La commission ne peut entrer dans ces détails. Que l'exécuteur présente son mémoire à viser à la commission, qui le remettra, pour être réglé et paie, à qui doit en conoître.
[16] Les Capucines. Ancien monastère de femmes, situé entre la rue Neuve-des-Petits-Champs et la rue Neuve-des-Capucines, en face de la place Vendôme, dont son église faisait un des principaux ornements, par la perspective de son portail, qui était orné de bas-reliefs assez beaux et qui correspondaient avec le portail des Feuillants, qui est en face, rue Saint-Honoré. On n'a abattu ni le couvent, ni l'église des Capucines. Mais on a fait de celle-ci un magasin de papiers peints, en attendant qu'on y mette d'autres marchandises : et ces bâtiments sont loués à plusieurs particuliers, entre autres à Robertson, qui y a placé son spectacle de la Phantasmagorie.

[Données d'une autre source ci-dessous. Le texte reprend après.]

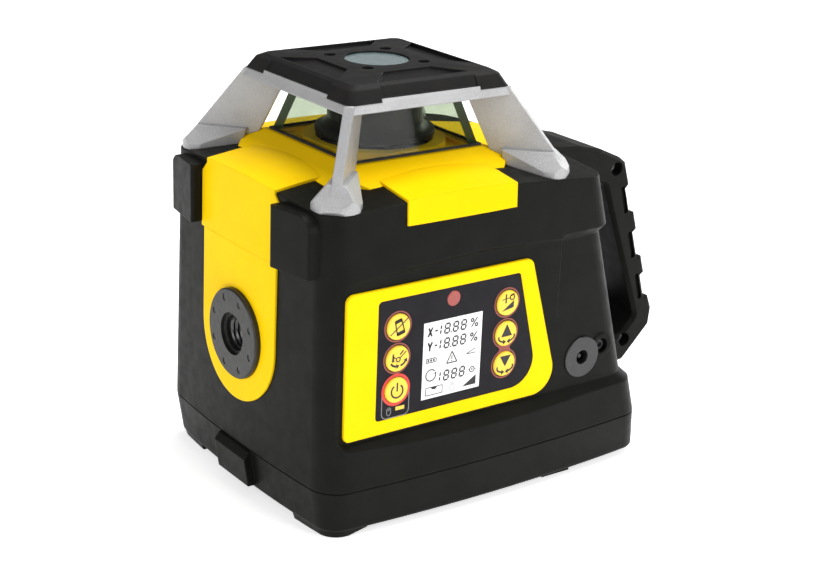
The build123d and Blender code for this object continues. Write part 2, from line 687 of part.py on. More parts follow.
# ---- inner frame ----
with BuildPart() as chassis:
    add(block(-56, 56, -56, 56, 134, 138))
    add(tube(36.5, 0, 130, 140), mode=Mode.SUBTRACT)
    add(block(-46, 64, -62, 46, 80, 83))
    for x in (-42, 42):
        for y in (-42, 42):
            add(block(x - 4, x + 4, y - 4, y + 4, 83, 134))
    for x in (-40, 36):
        for y in (-30, 30):
            add(tube(3, 0, 66, 80, x, y))
    # upright brackets of the outer gimbal axis
    for side in (-1, 1):
        add(block(*sorted((side * 37, side * 41)), -6, 6, 138, 155))
    add(rod_x(pivot_r + 0.05, -50, 50, 0, pivot_z), mode=Mode.SUBTRACT)
    # cradles of the levelling motors
    add(block(46, 60, -9.5, 9.5, 82.8, fork_x_z))
    add(rod_x(8, 40, 64, 0, fork_x_z), mode=Mode.SUBTRACT)
    add(block(-9.5, 9.5, -60, -46, 82.8, fork_y_z))
    add(rod_y(8, -64, -40, 0, fork_y_z), mode=Mode.SUBTRACT)
    for x in (-50, 50):
        for y in (-50, 50):
            add(tube(1.5, 0, 130, 140, x, y), mode=Mode.SUBTRACT)
save(chassis, "chassis")

with BuildPart() as chassis_screws:
    for x in (-50, 50):
        for y in (-50, 50):
            add(tube(3, 0, 131.8, 134, x, y))
            add(tube(1.5, 0, 134, 146, x, y))
save(chassis_screws, "chassis_screws")

with BuildPart() as main_board:
    add(block(-50, 46, -44, 44, 64.4, 66))
    add(block(-20, 0, -10, 10, 66, 68))
    add(block(16, 28, 8, 20, 66, 68.5))
    for x in (-34, -28, 6, 12):
        add(tube(2.4, 0, 66, 74, x, -36))
save(main_board, "main_board")

with BuildPart() as level_motors:
    add(rod_x(8, 44, 62, 0, fork_x_z))
    add(rod_x(3, 62, 63.4, 0, fork_x_z))
    add(rod_y(8, -62, -44, 0, fork_y_z))
    add(rod_y(3, -63.4, -62, 0, fork_y_z))
    for side in (-5.5, 4.3):
        add(block(62, 64.2, side, side + 1.2, fork_x_z - 0.3, fork_x_z + 0.3))
        add(block(side, side + 1.2, -64.2, -62, fork_y_z - 0.3, fork_y_z + 0.3))
save(level_motors, "levelling_motors")

# ---- levelling screws and the forks they drive ----
with BuildPart() as level_screw_x:
    add(rod_x(1.9, 18, 43.9, 0, fork_x_z))
    add(rod_x(3.4, 38.5, 43.6, 0, fork_x_z))
save(level_screw_x, "levelling_screw_x")
with BuildPart() as level_screw_y:
    add(rod_y(1.9, -43.9, -18, 0, fork_y_z))
    add(rod_y(3.4, -43.6, -38.5, 0, fork_y_z))
save(level_screw_y, "levelling_screw_y")

fork_gap = stud_r + 0.35
with BuildPart() as level_fork_x:
    add(block(26, 34, -4, 4, fork_x_z - 2.9, fork_x_z + 2.9))
    add(block(-7, 26, -8, 8, fork_x_z - 1.4, fork_x_z + 1.4))
    add(block(-fork_gap, fork_gap, -6, 6, 80, 100), mode=Mode.SUBTRACT)
    add(block(13.5, 26.5, -2.6, 2.6, 80, 100), mode=Mode.SUBTRACT)
    add(rod_x(1.95, 10, 40, 0, fork_x_z), mode=Mode.SUBTRACT)
save(level_fork_x, "levelling_fork_x")
with BuildPart() as level_fork_y:
    add(block(-4, 4, -34, -26, fork_y_z - 2.9, fork_y_z + 2.9))
    add(block(-8, 8, -26, 7, fork_y_z - 1.4, fork_y_z + 1.4))
    add(block(-6, 6, -fork_gap, fork_gap, 80, 100), mode=Mode.SUBTRACT)
    add(block(-2.6, 2.6, -26.5, -13.5, 80, 100), mode=Mode.SUBTRACT)
    add(rod_y(1.95, -40, -10, 0, fork_y_z), mode=Mode.SUBTRACT)
save(level_fork_y, "levelling_fork_y")

# ---- gimbal: ring on the X axis, carrier on the Y axis ----
with BuildPart() as gimbal_ring:
    add(tube(ring_out, ring_in, pivot_z - 4, pivot_z + 4))
    for side in (-1, 1):
        add(rod_x(pivot_r, *sorted((side * 32.5, side * 40.8)), 0, pivot_z))
        add(rod_y(pivot_r + 0.05, *sorted((side * 20, side * 40)), 0, pivot_z), mode=Mode.SUBTRACT)
save(gimbal_ring, "gimbal_ring")

with BuildPart() as carrier:
    add(tube(14, 0, 140, 157))
    add(tube(11, 0, 104, 140))
    add(tube(stud_r, 0, 84.4, 104))
    add(tube(26.5, 0, 154.2, 157))
    for side in (-1, 1):
        add(block(-3.5, 3.5, *sorted((side * 10, side * 28)), pivot_z - 3.5, 155))
        add(rod_y(pivot_r, *sorted((side * 27, side * 34.5)), 0, pivot_z))
    # ledges that hold the two vials
    add(block(0, 17, -9, 9, 118, 121))
    add(block(-9, 9, 0, 17, 118, 121))
    add(tube(8, 0, 106, 170), mode=Mode.SUBTRACT)
    add(tube(12, 0, pivot_z, 170), mode=Mode.SUBTRACT)
    add(tube(2.2, 0, 150, 160, motor_x), mode=Mode.SUBTRACT)
save(carrier, "laser_carrier")

with BuildPart() as laser_module:
    add(tube(8, 0, 108, 134))
    add(tube(5.5, 0, 134, 142))
    add(tube(4.5, 0, 139, 145), mode=Mode.SUBTRACT)
save(laser_module, "laser_module")
with BuildPart() as laser_lens:
    add(tube(4.5, 0, 139.5, 141.5))
    fillet(laser_lens.edges().filter_by(GeomType.CIRCLE).sort_by(Axis.Z)[-1], 0.8)
save(laser_lens, "laser_lens")

with BuildPart() as level_vials:
    add(rod_y(2.2, -8.5, 8.5, 14.2, 123.5))
    add(rod_x(2.2, -8.5, 8.5, 14.2, 123.5))
    for near, far in ((-8.5, -6.8), (6.8, 8.5)):
        add(rod_y(2.5, near, far, 14.2, 123.5))
        add(rod_x(2.5, near, far, 14.2, 123.5))
save(level_vials, "level_vials")

with BuildPart() as drive_motor:
    add(tube(5.4, 0, 133, 154.2, motor_x))
    add(tube(2.0, 0, 131.6, 133, motor_x))
    for y in (-3.6, 2.6):
        add(block(motor_x - 0.3, motor_x + 0.3, y, y + 1.0, 130.2, 133))
save(drive_motor, "drive_motor")
with BuildPart() as motor_pulley:
    add(tube(1.0, 0, 154.3, 162, motor_x))
    add(tube(motor_pulley_r, 0, pulley_z, 162, motor_x))
save(motor_pulley, "motor_pulley")

# ---- bearing and rotor ----
race_r = 10.0               # pitch radius of the balls
ball_r = 1.4
race_z = 153.4
with BuildPart() as bearing_outer:
    add(tube(12, 10.9, pivot_z, 156.8))
    with BuildSketch(Plane.XZ):
        with Locations((race_r, race_z)):
            Circle(ball_r + 0.05)
    revolve(axis=Axis.Z, mode=Mode.SUBTRACT)
save(bearing_outer, "bearing_outer_ring")
with BuildPart() as bearing_inner:
    add(tube(9.1, spindle_r, pivot_z + 0.2, 156.8))
    with BuildSketch(Plane.XZ):
        with Locations((race_r, race_z)):
            Circle(ball_r + 0.05)
    revolve(axis=Axis.Z, mode=Mode.SUBTRACT)
save(bearing_inner, "bearing_inner_ring")
with BuildPart() as bearing_balls:
    with Locations((0, 0, race_z)):
        with PolarLocations(race_r, 12):
            Sphere(ball_r)
save(bearing_balls, "bearing_balls")

with BuildPart() as rotor_spindle:
    add(tube(spindle_r, 6.0, pivot_z + 0.4, 168.5))
    add(tube(rotor_pulley_r, 6.0, pulley_z, 162))
    add(tube(rotor_pulley_r + 1.2, 6.0, 162, 163))
save(rotor_spindle, "rotor_spindle")

belt_thick = 0.9
belt_gap = 0.06


def belt_outline(grow):
    """Loop round both pulleys, grown outwards from their rims."""
    with BuildSketch(Plane.XY.offset(158.0)) as outline:
        Circle(rotor_pulley_r + grow)
        with Locations((motor_x, 0)):
            Circle(motor_pulley_r + grow)
        make_hull()
    return outline.sketch


with BuildPart() as drive_belt:
    add(belt_outline(belt_gap + belt_thick))
    extrude(amount=3.5)
    add(extrude(belt_outline(belt_gap), amount=3.5, mode=Mode.PRIVATE), mode=Mode.SUBTRACT)
save(drive_belt, "drive_belt")

with BuildPart() as rotor_drum:
    with BuildSketch(Plane.XZ):
        with BuildLine():
            Polyline(
                (rotor_ring_r, rotor_z + 2.2),
                (rotor_ring_r, rotor_z),
                (21, rotor_z),
                (21, 168.5),
                (6.2, 168.5),
                (6.2, 170.5),
                (rotor_r - 2, 170.5),
                (rotor_r - 2, rotor_top_z - 2),
                (6.5, rotor_top_z - 2),
                (6.5, rotor_top_z),
                (rotor_r - 1, rotor_top_z),
                (rotor_r, rotor_top_z - 1),
                (rotor_r, rotor_z + 7),
            )
            RadiusArc((rotor_r, rotor_z + 7), (rotor_ring_r, rotor_z + 2.2), -6.5)
        make_face()
    revolve(axis=Axis.Z)
    aperture = block(10, 30, -5, 5, 172, 181)
    add(aperture.rotate(Axis.Z, 45), mode=Mode.SUBTRACT)
save(rotor_drum, "rotor_drum")

with BuildPart() as prism:
    with BuildSketch(Plane.XZ.offset(-6)):
        Polygon((-7, 170.5), (7, 170.5), (7, 180.5), (-2, 181.5), (-8.5, 176), align=None)
    extrude(amount=12)
with BuildPart() as prism_turned:
    add(prism.part.rotate(Axis.Z, 45))
save(prism_turned, "pentaprism")
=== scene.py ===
import json
from math import atan2, cos, pi, radians, sin

import bmesh
import bpy
from mathutils import Matrix, Vector


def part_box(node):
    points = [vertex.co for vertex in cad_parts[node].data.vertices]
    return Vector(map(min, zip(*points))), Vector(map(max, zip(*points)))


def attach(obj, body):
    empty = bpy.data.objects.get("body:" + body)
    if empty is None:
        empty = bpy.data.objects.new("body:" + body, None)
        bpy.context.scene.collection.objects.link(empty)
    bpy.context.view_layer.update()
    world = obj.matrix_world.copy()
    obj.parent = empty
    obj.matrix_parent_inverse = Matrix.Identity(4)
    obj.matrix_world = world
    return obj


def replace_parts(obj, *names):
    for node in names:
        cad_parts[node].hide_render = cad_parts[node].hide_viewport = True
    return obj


# Looks for the rotary laser level. Metres, in the CAD frame: +Z up, the panel faces -Y, the handle +X.
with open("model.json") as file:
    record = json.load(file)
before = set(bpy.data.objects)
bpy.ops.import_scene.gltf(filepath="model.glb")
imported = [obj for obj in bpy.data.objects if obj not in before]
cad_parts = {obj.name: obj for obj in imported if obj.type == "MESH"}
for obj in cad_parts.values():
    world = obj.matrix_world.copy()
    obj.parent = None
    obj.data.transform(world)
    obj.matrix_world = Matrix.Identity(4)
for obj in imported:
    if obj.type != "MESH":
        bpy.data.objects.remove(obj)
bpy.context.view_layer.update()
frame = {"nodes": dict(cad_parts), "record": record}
scene = bpy.context.scene
MM = 0.001


# ---- materials ----
def link(tree, source, target):
    tree.links.new(source, target)


def node(tree, kind, **values):
    made = tree.nodes.new(kind)
    for key, value in values.items():
        if hasattr(made, key):
            setattr(made, key, value)
        else:
            made.inputs[key.replace("_", " ")].default_value = value
    return made


def noise(tree, scale, detail=2.0, coordinates="Object"):
    """Noise in the object's own coordinates; scale is the size of a feature in mm."""
    place = node(tree, "ShaderNodeTexCoord")
    texture = node(tree, "ShaderNodeTexNoise", Scale=1.0 / (scale * MM), Detail=detail)
    link(tree, place.outputs[coordinates], texture.inputs["Vector"])
    return texture.outputs["Fac"]


def spread(tree, value, low, high, from_low=0.3, from_high=0.7):
    """Maps a noise value onto a range."""
    ramp = node(tree, "ShaderNodeMapRange")
    ramp.inputs["From Min"].default_value = from_low
    ramp.inputs["From Max"].default_value = from_high
    ramp.inputs["To Min"].default_value = low
    ramp.inputs["To Max"].default_value = high
    link(tree, value, ramp.inputs["Value"])
    return ramp.outputs["Result"]


def mix_colours(tree, amount, low, high):
    mix = node(tree, "ShaderNodeMix", data_type="RGBA")
    link(tree, amount, mix.inputs["Factor"])
    for socket, colour in ((6, low), (7, high)):
        if isinstance(colour, tuple):
            mix.inputs[socket].default_value = (*colour, 1.0)
        else:
            link(tree, colour, mix.inputs[socket])
    return mix.outputs[2]


def edge_mask(tree, radius):
    """1 on the object's sharp edges and 0 on its faces."""
    rounded = node(tree, "ShaderNodeBevel", samples=4, Radius=radius * MM)
    geometry = node(tree, "ShaderNodeNewGeometry")
    dot = node(tree, "ShaderNodeVectorMath", operation="DOT_PRODUCT")
    link(tree, rounded.outputs["Normal"], dot.inputs[0])
    link(tree, geometry.outputs["Normal"], dot.inputs[1])
    return spread(tree, dot.outputs["Value"], 1.0, 0.0, 0.80, 0.99)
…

Quant au jardin, qui est assez vaste, on en a fait un jardin public, comme Paphos et Frascati, et l'on y a aussi placé le Panorama. (Le Cousin Jacques — Dictionnaire néologique, tome second — an VIII.)
Le Panorama ! Un Panorama tout à côté des pavés encore sanglants du sang de Goujon ! C'est l'éternelle antithèse.